The Arrival, although bite-sized, is a staggering accomplishment. From the loose, ethereal groove of “Sweet Girl” (its haunting vocal lines peg this as a standout single for 2012), the arresting title track and the sombre “The Deepest Blue”, the collection aches and sways with a musical and emotional astuteness on par with Van Morrison’s mystic 1970s records.
Features | Live Show
…he cut an impressive figure of maturity and calm. No small feat for a guy on the eve of a tour. But when he hit the stage, Ward dug into the shit with intensity and focus.
Backed by a solid quartet, Ward played an impressive 60-minute set of accomplished, sinewy jams. …Ward was relaxed in his banter but forceful in his musical delivery.
Clearly, there is something unique about Ward. As is evident from the three EPs he has released this year, his muse is shining bright.
Vancouver Weekly – Jason Motz
So what should one expect from a David Ward live show?
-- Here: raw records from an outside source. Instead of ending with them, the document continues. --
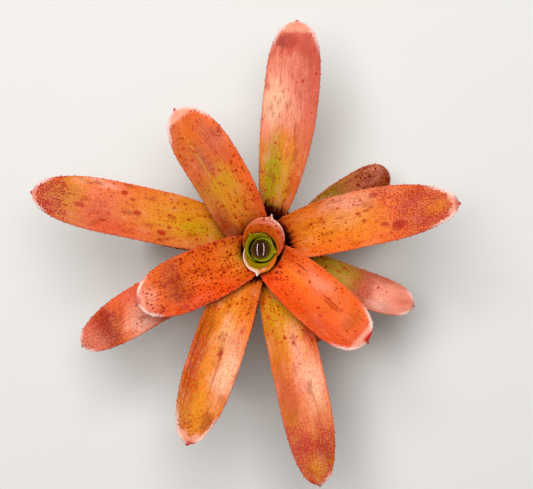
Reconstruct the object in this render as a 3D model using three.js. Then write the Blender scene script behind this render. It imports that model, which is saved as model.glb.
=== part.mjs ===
// A spotted tank bromeliad: a rosette of strap leaves whose broad sheaths overlap into a water tank,
// on a short stem that is cut flat at its foot. Millimetres, +Z up.
// The origin is the middle of the cut face, which is the face that the plant stands on.
import * as THREE from 'three';
import { mergeVertices } from 'three/addons/utils/BufferGeometryUtils.js';

// The stem: a tapering core that carries one leaf after another in a close spiral
const CUT_RADIUS = 13;
const STEM_FOOT_HEIGHT = 8;
const STEM_TOP_HEIGHT = 42;
const STEM_TOP_RADIUS = 4;
const STEM_SLOPE = 10 / 34;
const SCAR_HEIGHTS = [2.4, 4.6, 6.8];
const SCAR_DEPTH = 0.7;

// The tank: every leaf lies outside the one before it, so radius grows and heights fall leaf by leaf.
// The cup leaves end their sheaths almost level, so that their blades lie close together in a funnel
const TANK_RADIUS = 7;
const TANK_RADIUS_STEP = 1.7;
const RIM_HEIGHT = 78;
const RIM_STEP = 2.3;
const CUP_LEAVES = 4;
const CUP_RIM_HEIGHT = 72;
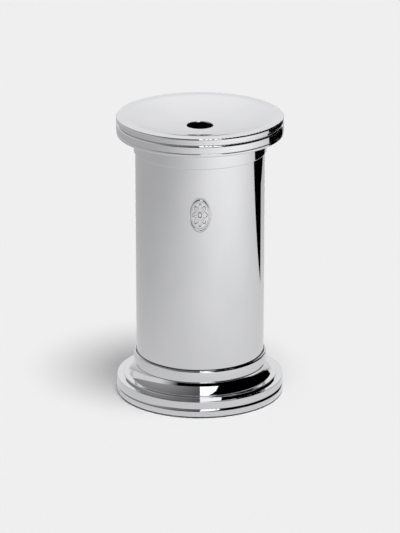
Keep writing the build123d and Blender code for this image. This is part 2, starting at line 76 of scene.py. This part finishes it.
class Look:
    """A Principled material with a few helpers that add procedural nodes to it."""

    def __init__(self, name, **sockets):
        self.material = bpy.data.materials.new(name)
        self.material.use_nodes = True
        self.nodes = self.material.node_tree.nodes
        self.links = self.material.node_tree.links
        self.surface = self.nodes["Principled BSDF"]
        for socket, value in sockets.items():
            self.surface.inputs[socket.replace("_", " ")].default_value = value
        self.place = self.nodes.new("ShaderNodeTexCoord").outputs["Object"]

    def math(self, operation, a, b):
        node = self.nodes.new("ShaderNodeMath")
        node.operation = operation
        for socket, value in zip(node.inputs, (a, b)):
            if isinstance(value, (int, float)):
                socket.default_value = value
            else:
                self.links.new(value, socket)
        return node.outputs["Value"]

    def scaled(self, scale):
        """The object coordinates, stretched by a factor along each axis."""
        node = self.nodes.new("ShaderNodeMapping")
        node.inputs["Scale"].default_value = scale
        self.links.new(self.place, node.inputs["Vector"])
        return node.outputs["Vector"]

    def turned(self, fine, around):
        """Coordinates whose noise runs in rings about the Z axis, as lathe and buffing marks do."""
        split = self.nodes.new("ShaderNodeSeparateXYZ")
        self.links.new(self.place, split.inputs["Vector"])
        x, y, z = (split.outputs[axis] for axis in "XYZ")
        square = self.math("ADD", self.math("MULTIPLY", x, x), self.math("MULTIPLY", y, y))
        radius = self.math("POWER", square, 0.5)
        joined = self.nodes.new("ShaderNodeCombineXYZ")
        self.links.new(self.math("MULTIPLY", radius, fine), joined.inputs["X"])
        self.links.new(self.math("MULTIPLY", z, fine), joined.inputs["Y"])
        self.links.new(self.math("MULTIPLY", self.math("ARCTAN2", y, x), around), joined.inputs["Z"])
        return joined.outputs["Vector"]

    def noise(self, vector, scale, detail=3.0):
        node = self.nodes.new("ShaderNodeTexNoise")
        node.inputs["Scale"].default_value = scale
        node.inputs["Detail"].default_value = detail
        self.links.new(vector, node.inputs["Vector"])
        return node.outputs["Fac"]

    def spread(self, value, low, high, start=0.3, end=0.7):
        """value, which lies mostly between start and end, spread between low and high."""
        node = self.nodes.new("ShaderNodeMapRange")
        node.inputs["From Min"].default_value = start
        node.inputs["From Max"].default_value = end
        node.inputs["To Min"].default_value = low
        node.inputs["To Max"].default_value = high
        self.links.new(value, node.inputs["Value"])
        return node.outputs["Result"]

    def near(self, height, reach):
        """1 at a height above the floor, falling to 0 at a distance of reach from it."""
        split = self.nodes.new("ShaderNodeSeparateXYZ")
        self.links.new(self.place, split.inputs["Vector"])
        off = self.math("ABSOLUTE", self.math("SUBTRACT", split.outputs["Z"], height), 0.0)
        return self.math("SUBTRACT", 1.0, self.math("MINIMUM", self.math("DIVIDE", off, reach), 1.0))

    def colour(self, value, *stops, start=0.3, end=0.7, stain=None, darker_rgb=None):
        node = self.nodes.new("ShaderNodeValToRGB")
        ramp = node.color_ramp
        while len(ramp.elements) < len(stops):
            ramp.elements.new(0.5)
        for index, rgb in enumerate(stops):
            ramp.elements[index].position = start + (end - start) * index / (len(stops) - 1)
            ramp.elements[index].color = (*rgb, 1.0)
        self.links.new(value, node.inputs["Fac"])
        shade = node.outputs["Color"]
        # stain mixes the colour towards darker_rgb; at the barrel's foot seam it carries painted shade.
        if stain is not None:
            mix = self.nodes.new("ShaderNodeMix")
            mix.data_type = "RGBA"
            self.links.new(stain, mix.inputs["Factor"])
            self.links.new(shade, mix.inputs["A"])
            mix.inputs["B"].default_value = (*darker_rgb, 1.0)
            shade = mix.outputs["Result"]
        self.links.new(shade, self.surface.inputs["Base Color"])

    def roughness(self, value):
        self.links.new(value, self.surface.inputs["Roughness"])

    def bump(self, value, height, strength=1.0, below=None):
        """Raises the surface by value times height metres, on top of an earlier bump."""
        node = self.nodes.new("ShaderNodeBump")
        node.inputs["Distance"].default_value = height
        node.inputs["Strength"].default_value = strength
        self.links.new(value, node.inputs["Height"])
        if below is not None:
            self.links.new(below, node.inputs["Normal"])
        self.links.new(node.outputs["Normal"], self.surface.inputs["Normal"])
        return node.outputs["Normal"]


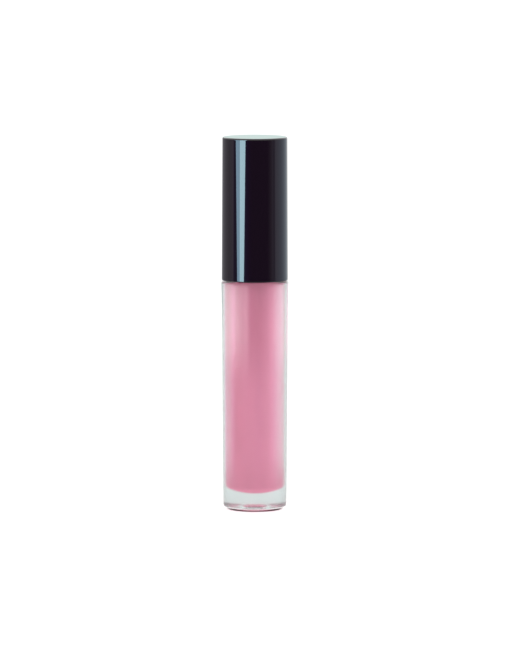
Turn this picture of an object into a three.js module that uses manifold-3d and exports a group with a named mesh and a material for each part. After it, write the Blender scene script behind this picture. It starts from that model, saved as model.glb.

Well, according to the man himself, his favourite songs to play change as the line-up of his band does…David seems to live and breathe his dream of musical collaboration and community, and each performance is organically created by the people involved.
The build-ups to each song are beautiful and lushly layered, each part of the set thoughtfully arranged and all performers showcased during the extended musical breaks…his genuine love and need to make music is clear throughout the set, which is over way too soon.